Tool Call Accuracy: Measures the rate at which the agent correctly invoked tools or functions. Higher accuracy means the agent is using the right tools at the right time. Tool Call Inaccuracy: Measures the rate at which the agent invoked incorrect tools. This is the inverse of Tool Call Accuracy. Custom Tool Success Rate: Percentage of custom tool calls that completed successfully. Avg Custom Tool Latency: Average time taken for custom tools to execute and return results.

Conversation Flow Metrics

Transition Accuracy: Measures the accuracy of transitions between conversation nodes or states. Higher accuracy indicates the agent is following the intended conversation flow correctly.

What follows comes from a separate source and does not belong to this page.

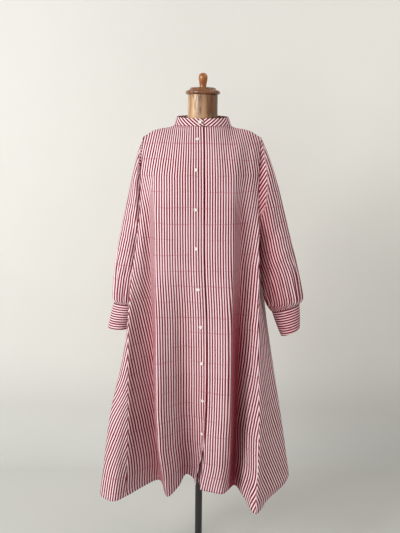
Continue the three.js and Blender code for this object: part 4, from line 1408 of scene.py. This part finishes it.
FRONT_CREASES = creases(
    (-150, 1440, -128, 1330, 9, -1.6), (-120, 1462, -104, 1350, 8, -1.3), (-88, 1466, -84, 1370, 7, 1.0),
    (-160, 1300, -120, 1140, 10, 1.6), (-128, 1210, -122, 1010, 9, -1.5), (-100, 1120, -96, 860, 11, 1.4),
    (-70, 980, -64, 700, 12, -1.8), (-32, 1180, -24, 920, 10, -1.2), (-186, 1130, -150, 930, 10, 1.8),
    (-205, 1010, -178, 760, 12, -2.0), (-120, 760, -112, 460, 12, 1.8), (-30, 640, -20, 380, 10, -1.6),
    (-60, 560, -52, 340, 11, 1.6), (60, 1455, 82, 1330, 8, -1.3), (110, 1450, 126, 1340, 8, 1.2),
    (150, 1425, 140, 1290, 9, -1.6), (40, 1240, 48, 980, 10, 1.2), (86, 1200, 92, 960, 9, -1.4),
    (52, 900, 58, 640, 11, -1.5), (96, 1010, 90, 700, 9, 1.5), (140, 1150, 150, 880, 9, 1.6),
    (152, 860, 166, 600, 10, -1.7), (40, 560, 30, 350, 10, 1.5), (80, 520, 76, 340, 9, -1.5),
    (76, 1180, 78, 320, 30, 5.5), (-46, 900, -44, 330, 26, -4.0),
)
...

Node Transition Inaccuracy: Measures incorrect node transitions in conversation flows. This metric helps identify when the agent moves to the wrong conversation state.

Call Resolution Metrics

Call Resolution Rate: Percentage of calls that were successfully resolved according to your defined resolution criteria. Average Score: Overall quality score for calls in the cohort, calculated based on your resolution criteria and weighted scoring configuration. Calls Analyzed: Total number of calls that have been analyzed in the cohort.

Transfer Metrics

Transfer Success Rate: Percentage of calls that were successfully transferred to another agent or system. Transfer Wait Time: Average time users wait before a transfer is completed.

Call-Level Data

Call Identification

Call ID: Unique identifier for each individual call in the system. Call Start Time: Timestamp indicating when a call began. Call Length: Total duration of the call, typically measured in seconds or minutes.

Evaluation Status

Eval: Evaluation status or score for individual calls, indicating whether the call met the defined resolution criteria.

Statistical Terms

Percentiles

P50 (50th Percentile): The median value, where half of all measurements are above and half are below. Also known as the median.
Percentiles help understand the distribution of metrics. P50 shows typical performance, while P95 or P99 show worst-case scenarios.

Cohort Terms

Cohort

A Cohort is a filtered set of calls that share common characteristics (agents, date range, call duration, etc.) and are analyzed together using the same resolution criteria.

Sampling

Sampling Percentage: The percentage of calls matching your filters that will be included in the cohort for analysis. Weekly Max: Maximum number of calls that can be analyzed per week, regardless of the sampling percentage.

Resolution Criteria Terms

AI Evaluated Condition

Custom criteria evaluated by AI based on call transcripts and context. These are qualitative assessments (e.g., “Call resolved”, “Customer satisfied”) rather than quantitative metrics.

Performance Metric

Quantitative thresholds that calls must meet, such as latency below 2 seconds or sentiment above 80%.

Weighted Scoring

A scoring system that assigns different weights to various resolution criteria, allowing you to prioritize certain conditions or metrics over others.

Best Practices

When interpreting metrics, consider them in context:
  • Compare metrics across similar cohorts or time periods
  • Look for trends rather than focusing on individual data points
  • Use multiple metrics together to get a complete picture of call quality
Some metrics may show “N/A” when there isn’t sufficient data or when the metric doesn’t apply to a particular call type (e.g., transfer metrics for non-transfer calls).